When looking at another photographer’s work, do you ever find yourself being a critic?

It’s hard not to, really. As a photographer I feel like you’re constantly analysing imagery, wondering how it’s been shot and what I maybe would have done. Most the photographers’ work I look at and follow is more about being inspired than it is about critic though, it pushes me to want to do better. My favourite right now is an american Photographer on Instagram called @thiswildidea. He travels around different states taking pictures of his dog and their adventures, and his work is simply amazing. I just ordered his book and it’s ideal coffee table material.

What are the key differences between your editorial and campaign work?

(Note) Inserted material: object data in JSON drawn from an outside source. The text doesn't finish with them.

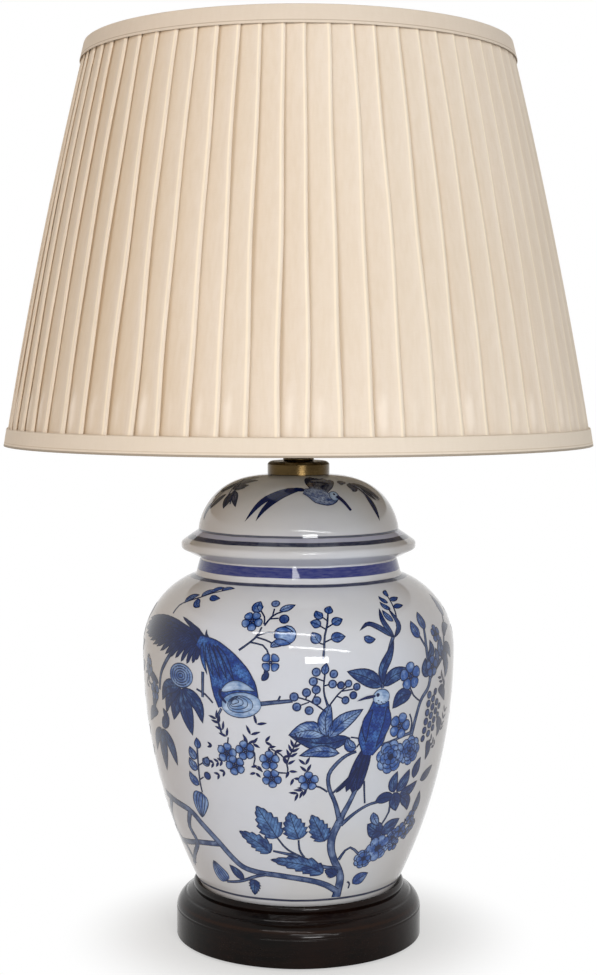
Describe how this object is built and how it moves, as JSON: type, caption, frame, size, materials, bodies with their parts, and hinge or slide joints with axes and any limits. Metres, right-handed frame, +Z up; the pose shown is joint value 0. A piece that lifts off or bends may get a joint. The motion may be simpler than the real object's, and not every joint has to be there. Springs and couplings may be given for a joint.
{
  "type": "ginger jar table lamp",
  "caption": "Blue-and-white porcelain ginger jar lamp on a turned wooden stand, with a harp, a turn-switch socket and a knife-pleated empire shade under a ball finial.",
  "frame": {"origin": "centre of the lamp's underside, on the surface it stands on", "axes": "+Z up along the rod, -Y to the front (the switch's side), +X to the right seen from the front"},
  "size_m": [0.4058, 0.4058, 0.6406],
  "materials": {
    "felt": "matte felt",
    "dark_wood": "satin, near-black stain",
    "black_plastic": "satin",
    "zinc_steel": "zinc plated",
    "rubber": "matte",
    "porcelain": "clear gloss glaze over blue painting",
    "antique_brass": "aged satin",
    "socket_brass": "plain satin",
    "liner_card": "matte",
    "moulded_block": "satin",
    "frosted_glass": "frosted white",
    "bulb_cap_metal": "satin",
    "frame_wire": "cream paint",
    "lining_film": "matte white film",
    "shade_cloth": "pleated silk-like cloth",
    "band_cloth": "folded cloth band"
  },
  "bodies": {
    "base": {"felt_pad": "felt", "wooden_stand": "dark_wood", "cord_bushing": "black_plastic", "big_washer": "zinc_steel", "spring_washer": "zinc_steel", "base_nut": "zinc_steel", "threaded_rod": "zinc_steel", "floor_plug": "rubber", "jar_body": "porcelain", "jar_lid": "porcelain", "cap_gasket": "rubber", "vase_cap": "antique_brass", "lamp_neck": "antique_brass", "harp_saddle": "antique_brass", "socket_cap": "socket_brass", "socket_set_screw": "zinc_steel", "socket_shell": "socket_brass", "socket_liner": "liner_card", "socket_block": "moulded_block", "screw_shell": "bulb_cap_metal", "centre_contact": "socket_brass", "terminal_screws": "socket_brass"},
    "switch": {"switch_shaft": "socket_brass", "switch_knob": "black_plastic"},
    "bulb": {"bulb_glass": "frosted_glass", "bulb_cap": "bulb_cap_metal", "bulb_insulator": "black_plastic", "bulb_contact": "bulb_cap_metal"},
    "harp": {"harp_wire": "antique_brass"},
    "sleeve_left": {"harp_sleeve_left": "antique_brass"},
    "sleeve_right": {"harp_sleeve_right": "antique_brass"},
    "swivel": {"harp_stud": "antique_brass"},
    "shade": {"shade_spider": "frame_wire", "bottom_ring": "frame_wire", "shade_lining": "lining_film", "pleated_cover": "shade_cloth", "top_band": "band_cloth", "bottom_band": "band_cloth"},
    "finial": {"finial": "antique_brass"}
  },
  "joints": [
    {"name": "switch_turn", "type": "hinge", "parent": "base", "child": "switch", "pos_m": [0, 0, 0.3781], "axis": [0, -1, 0], "continuous": true},
    {"name": "bulb_lift", "type": "slide", "parent": "base", "child": "bulb", "axis": [0, 0, 1], "range_m": [0, 0.03]},
    {"name": "harp_lift", "type": "slide", "parent": "base", "child": "harp", "axis": [0, 0, 1], "range_m": [0, 0.03]},
    {"name": "sleeve_left_slide", "type": "slide", "parent": "harp", "child": "sleeve_left", "axis": [0, 0, 1], "range_m": [0, 0.01]},
    {"name": "sleeve_right_slide", "type": "slide", "parent": "harp", "child": "sleeve_right", "axis": [0, 0, 1], "range_m": [0, 0.01]},
    {"name": "shade_turn", "type": "hinge", "parent": "harp", "child": "swivel", "pos_m": [0, 0, 0.6065], "axis": [0, 0, 1], "continuous": true},
    {"name": "shade_lift", "type": "slide", "parent": "swivel", "child": "shade", "axis": [0, 0, 1], "range_m": [0, 0.29]},
    {"name": "finial_off", "type": "slide", "parent": "shade", "child": "finial", "axis": [0, 0, 1], "range_m": [0, 0.02]}
  ]
}
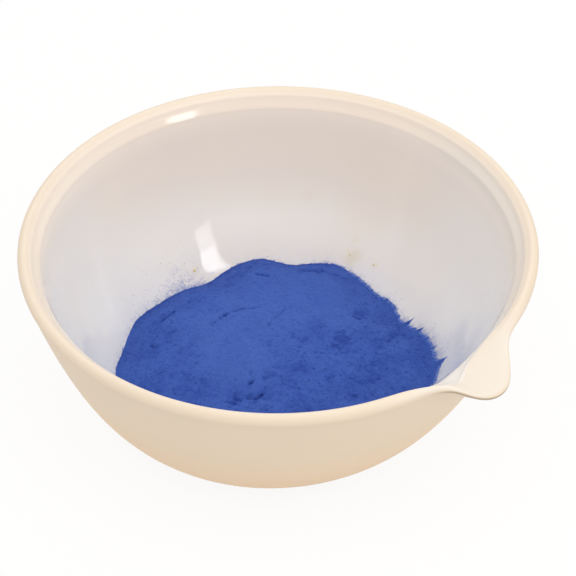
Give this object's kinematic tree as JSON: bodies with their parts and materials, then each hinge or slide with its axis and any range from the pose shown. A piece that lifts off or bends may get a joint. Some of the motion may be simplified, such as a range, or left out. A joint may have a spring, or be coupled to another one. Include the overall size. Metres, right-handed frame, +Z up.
{
  "type": "evaporating dish",
  "caption": "Glazed porcelain evaporating dish with a rounded rim and a drawn pouring spout, holding a heap of blue powder that lifts out.",
  "frame": {"origin": "centre of the flat foot's underside, on the axis of the turned bowl", "axes": "+Z up along the bowl's axis, +X towards the pouring spout, XZ the plane of symmetry of the dish"},
  "size_m": [0.1118, 0.1032, 0.041],
  "materials": {
    "porcelain": "smooth clear glaze over off-white porcelain, creamier on the rim and outside, greyer inside, flat unglazed foot",
    "powder": "fine dull cohesive blue powder, pressed smooth in places and crumbled in others"
  },
  "bodies": {
    "dish_body": {"dish": "porcelain"},
    "powder_body": {"powder_heap": "powder"}
  },
  "joints": [
    {"name": "powder_lift", "type": "slide", "parent": "dish_body", "child": "powder_body", "axis": [0, 0, 1], "range_m": [0, 0.045]}
  ]
}
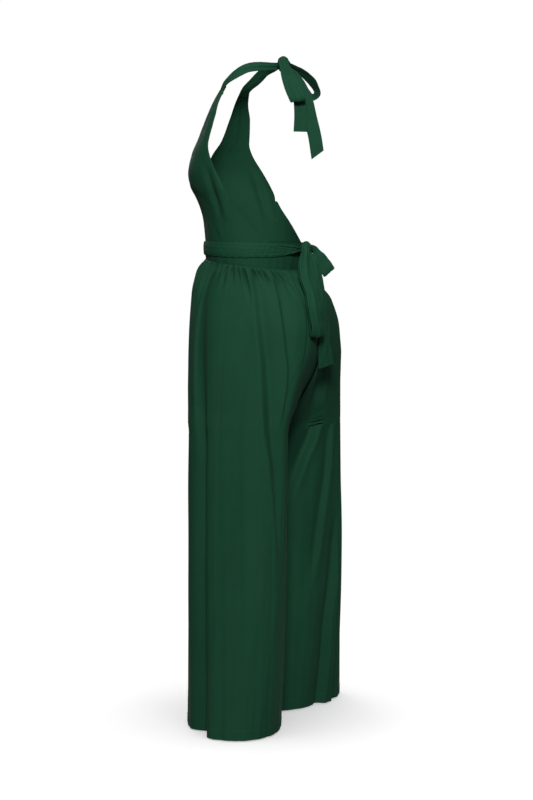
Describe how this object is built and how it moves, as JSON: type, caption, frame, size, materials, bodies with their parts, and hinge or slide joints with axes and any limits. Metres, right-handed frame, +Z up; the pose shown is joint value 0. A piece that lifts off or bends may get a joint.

The main difference is the focus, Editorial work is much more concept based, so its more focused on creating a story and an ‘artistic vision’ than it is about the fashion. I love shooting them because I’m able to be more creative. I produce the majority of my editorials myself so it’s great to be able to create ideas and see them come to life once the team, location and models etc have all came together.Capture

My campaign work is obviously more commercial as the main focus is on showcasing a collection in the best light and making sure you portray the brand correctly to be in keeping with their style. There’s more production on a campaign and it’s a lot more pressure, but so rewarding to be able to work on these bigger projects.

Are there any brands you’re keen on working with and why?

Theres loads of brands I’d love to work with, I’d probably be here all day if I was to list them off. I’d love the chance to be able to shoot over in LA again and work with brands such an Joyrich and Stussy; I’m a huge fan of their collections and LA is an amazing place to shoot. The light is incredible and it has a great creative vibe over there. Hopefully it wont be too long until I get to go back!

If you could sum up Camden’s street style in three words, what would it be?

Ohhhh I’d probably go for alternative, rebellious and bold.

Camden has a huge creative vibe about it and is a very youthful and artistic place to be. I think that’s very influential on the street style. It’s definitely alternative, and the music scene and market stalls probably have the biggest influence over that.

Is there any part of Camden’s street scenes / graffiti / architecture that stands out for potential photoshoots or creative projects in the future?

Absolutely! There are loads of great spots around Camden for a shoot, It’s just waiting for the right ideas to fall in to place to suit the location. I’m sure it wont be long until I’m scouting around Camden’s streets!